> _Written request_: Locate the string "joints" throughout the material and copy every line in which it occurs.

------------------------------------------------------------

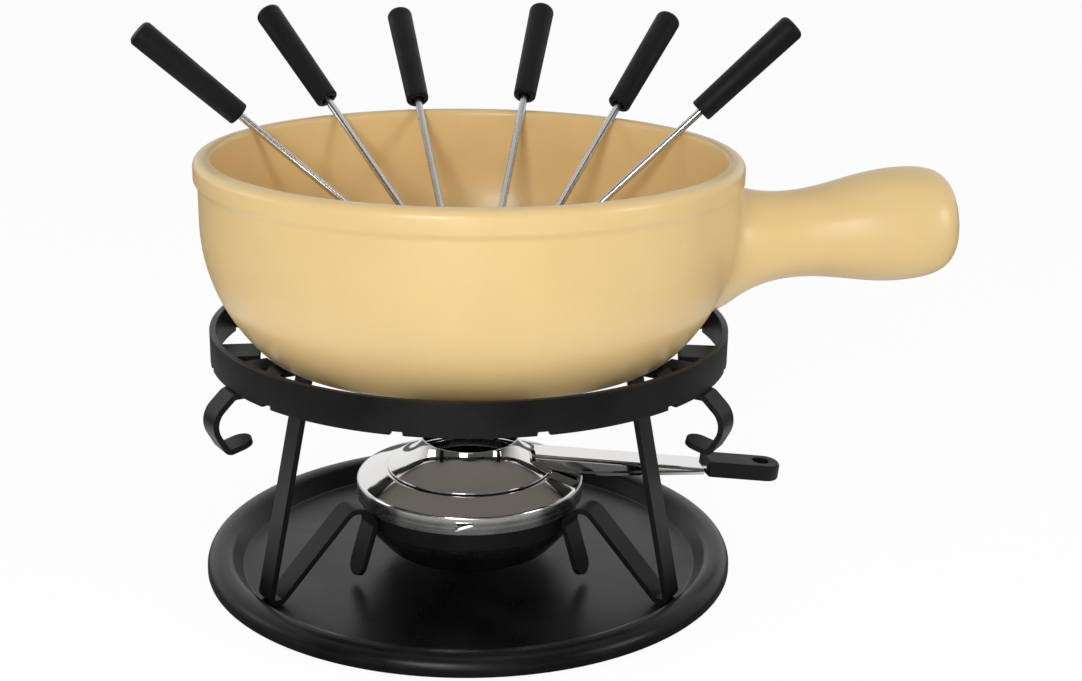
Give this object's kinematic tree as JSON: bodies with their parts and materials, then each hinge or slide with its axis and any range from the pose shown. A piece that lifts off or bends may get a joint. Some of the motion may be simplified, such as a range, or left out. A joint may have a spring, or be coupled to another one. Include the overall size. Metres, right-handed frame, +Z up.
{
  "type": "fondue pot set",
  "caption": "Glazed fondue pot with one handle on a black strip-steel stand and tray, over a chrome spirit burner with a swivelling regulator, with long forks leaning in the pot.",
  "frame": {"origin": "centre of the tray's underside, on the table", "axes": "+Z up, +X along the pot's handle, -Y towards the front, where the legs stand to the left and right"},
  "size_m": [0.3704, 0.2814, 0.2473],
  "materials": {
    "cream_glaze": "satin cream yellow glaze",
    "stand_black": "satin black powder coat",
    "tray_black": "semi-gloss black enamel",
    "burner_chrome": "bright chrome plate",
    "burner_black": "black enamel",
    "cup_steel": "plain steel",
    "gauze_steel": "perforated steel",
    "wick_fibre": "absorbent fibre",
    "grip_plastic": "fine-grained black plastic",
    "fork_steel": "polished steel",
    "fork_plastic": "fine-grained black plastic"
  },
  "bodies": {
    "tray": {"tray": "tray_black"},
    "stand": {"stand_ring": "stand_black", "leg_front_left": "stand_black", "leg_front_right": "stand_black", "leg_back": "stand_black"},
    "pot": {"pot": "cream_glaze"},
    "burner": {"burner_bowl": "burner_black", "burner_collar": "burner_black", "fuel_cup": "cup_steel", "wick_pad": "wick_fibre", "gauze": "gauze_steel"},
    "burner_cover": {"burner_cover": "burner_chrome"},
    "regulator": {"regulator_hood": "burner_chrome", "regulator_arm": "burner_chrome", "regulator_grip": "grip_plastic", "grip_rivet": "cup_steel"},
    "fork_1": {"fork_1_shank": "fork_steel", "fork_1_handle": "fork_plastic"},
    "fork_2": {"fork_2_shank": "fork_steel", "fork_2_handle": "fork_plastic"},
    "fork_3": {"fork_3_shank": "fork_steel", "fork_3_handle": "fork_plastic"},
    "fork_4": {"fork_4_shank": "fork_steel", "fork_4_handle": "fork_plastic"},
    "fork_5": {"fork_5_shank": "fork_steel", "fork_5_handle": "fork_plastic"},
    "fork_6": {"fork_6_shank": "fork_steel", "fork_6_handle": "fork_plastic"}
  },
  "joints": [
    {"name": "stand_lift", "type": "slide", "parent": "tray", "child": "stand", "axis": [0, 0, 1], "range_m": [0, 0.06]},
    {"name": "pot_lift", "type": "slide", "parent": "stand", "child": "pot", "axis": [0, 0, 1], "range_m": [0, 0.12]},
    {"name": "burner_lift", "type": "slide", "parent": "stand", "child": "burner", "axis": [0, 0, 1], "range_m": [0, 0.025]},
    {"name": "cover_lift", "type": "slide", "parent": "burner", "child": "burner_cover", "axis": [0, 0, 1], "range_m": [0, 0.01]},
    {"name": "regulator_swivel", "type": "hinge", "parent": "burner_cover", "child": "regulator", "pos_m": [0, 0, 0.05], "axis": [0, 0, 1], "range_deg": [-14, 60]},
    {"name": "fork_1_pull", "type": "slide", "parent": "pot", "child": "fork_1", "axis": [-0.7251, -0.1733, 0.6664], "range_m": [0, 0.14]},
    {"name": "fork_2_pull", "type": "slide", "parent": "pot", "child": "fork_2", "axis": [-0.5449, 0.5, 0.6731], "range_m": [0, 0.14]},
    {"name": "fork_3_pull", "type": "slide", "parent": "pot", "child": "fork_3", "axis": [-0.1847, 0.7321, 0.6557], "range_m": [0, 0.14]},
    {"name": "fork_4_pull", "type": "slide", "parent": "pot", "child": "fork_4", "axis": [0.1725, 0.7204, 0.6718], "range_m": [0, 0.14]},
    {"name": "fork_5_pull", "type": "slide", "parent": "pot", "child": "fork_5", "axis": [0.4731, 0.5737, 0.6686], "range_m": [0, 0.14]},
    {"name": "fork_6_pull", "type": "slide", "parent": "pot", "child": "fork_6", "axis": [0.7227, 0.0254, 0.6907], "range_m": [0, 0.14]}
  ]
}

------------------------------------------------------------

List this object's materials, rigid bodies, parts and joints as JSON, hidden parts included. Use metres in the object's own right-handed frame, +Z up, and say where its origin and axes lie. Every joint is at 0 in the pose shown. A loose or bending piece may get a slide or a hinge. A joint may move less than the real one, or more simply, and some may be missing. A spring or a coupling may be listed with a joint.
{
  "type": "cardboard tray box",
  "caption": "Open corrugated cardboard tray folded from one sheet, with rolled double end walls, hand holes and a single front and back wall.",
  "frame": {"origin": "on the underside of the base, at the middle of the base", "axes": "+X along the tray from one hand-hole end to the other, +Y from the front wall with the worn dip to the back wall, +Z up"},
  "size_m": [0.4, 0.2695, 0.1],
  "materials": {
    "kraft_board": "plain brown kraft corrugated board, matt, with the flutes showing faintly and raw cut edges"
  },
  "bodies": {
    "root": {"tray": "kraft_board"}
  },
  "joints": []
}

------------------------------------------------------------

> _Result for this exercise_:
  "joints": [
List this object's materials, rigid bodies, parts and joints as JSON, hidden parts included. Use metres in the object's own right-handed frame, +Z up, and say where its origin and axes lie. Every joint is at 0 in the pose shown. A loose or bending piece may get a slide or a hinge. A joint may move less than the real one, or more simply, and some may be missing. A spring or a coupling may be listed with a joint.
  "joints": []